To finish this month, here is a fantastic recording from John Storm Roberts, great musicologist who make us dive into the roots of reggae, merengue and calypso. I don not have pictures for illustrating those traditional rhythms because I didn't find some on the web. Maybe they don't exist anymore...
P.S: when I wrote this post, I didn't know that John Storm Roberts had just died. Paix à sa grande âme... Check out the article on N.Y.Times.
Side 1:
1.Calunga (Dominican Republic)
2. Ya Lo Ve (Dominican Republic)
Both of these pices have a very high African content. The singing is a called-and-response pattern, by far the most common african-drived vocal technique in the new world.
3. Amantina (mangulina, Dominican Republic)
4. Canto de Hacha (merengue, (Dominican Republic)
Those two pieces are charectiristic of the country dance music of the Dominican Republic; both have the typical accompaniment of a small accordian, tambora drum and metal
guïra scraper.
5. Ay Lola Eh (Dominican Republic)
6. Salve Corrida
7. Pindo Mama Pindo
This last piece have been recorded in a tobacco-grinding factory. Most of the work is done by hand, and the laborers sing at their work and preserve and perfect many old forms.

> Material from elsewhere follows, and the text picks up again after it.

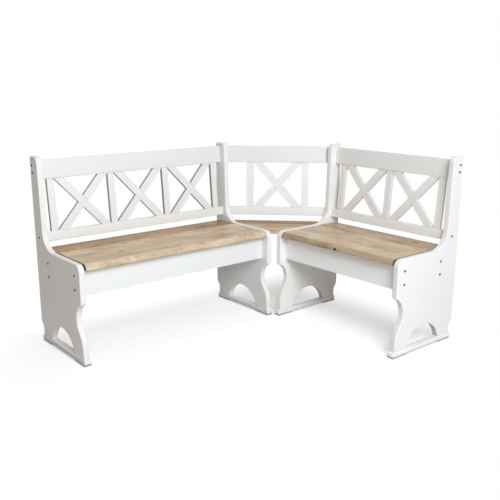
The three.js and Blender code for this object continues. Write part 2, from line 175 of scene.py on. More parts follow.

8. Les Deux Jumeaux (bolero, Haiti)
9. Joséphine (méringue, Haiti)
Haiti has a great deal of highly African folk music. The best-known rhythm in Haitian popular music is the méringue, which has a chicken-and-egg relationship with its Dominican cousin but has developped very differently. The bolero spread throughtout the Spanish.
Side 2:
1. Percy Where him gone? (Jamaica)
This is an example of Tambo drumming. Singing and playing both show many africanisms.
2. Bahl 'Oman Bahl (Jamaica)
3. Georgie Lyon (Jamaica)
Two digging songs, in call-and-response orm, acompagned by the rhythm of the pickaxes that Jamaican countrymen still use for digging the fields.
4. Emmanuel Road (Jamaica)
One of the best known Jamaican songs, Emmanuel road originated as a ring-play or game song (probably among quarry-men) that involves the passing of heavy stones round a circule of squatting men. This song has been heard as a calypso and in many other versions. The present recording shows it in its the original forms, sung in the thudding rhythm of the stones being passed around a circle.
5. Mango Time (Jamaica)
6. When I was In Colon (Jamaica)
7. Chi Chi Bud-Oh! (Jamaica)
8. Obeahman (Jamaica)
9. Mummies (Dominican Republic)
This recording presents a phenomenon native to the small islands of Saint Kitts and Nevis. The "mummies" perform in the streets at Christmas, reciting, playing and dancing in colorful costumes.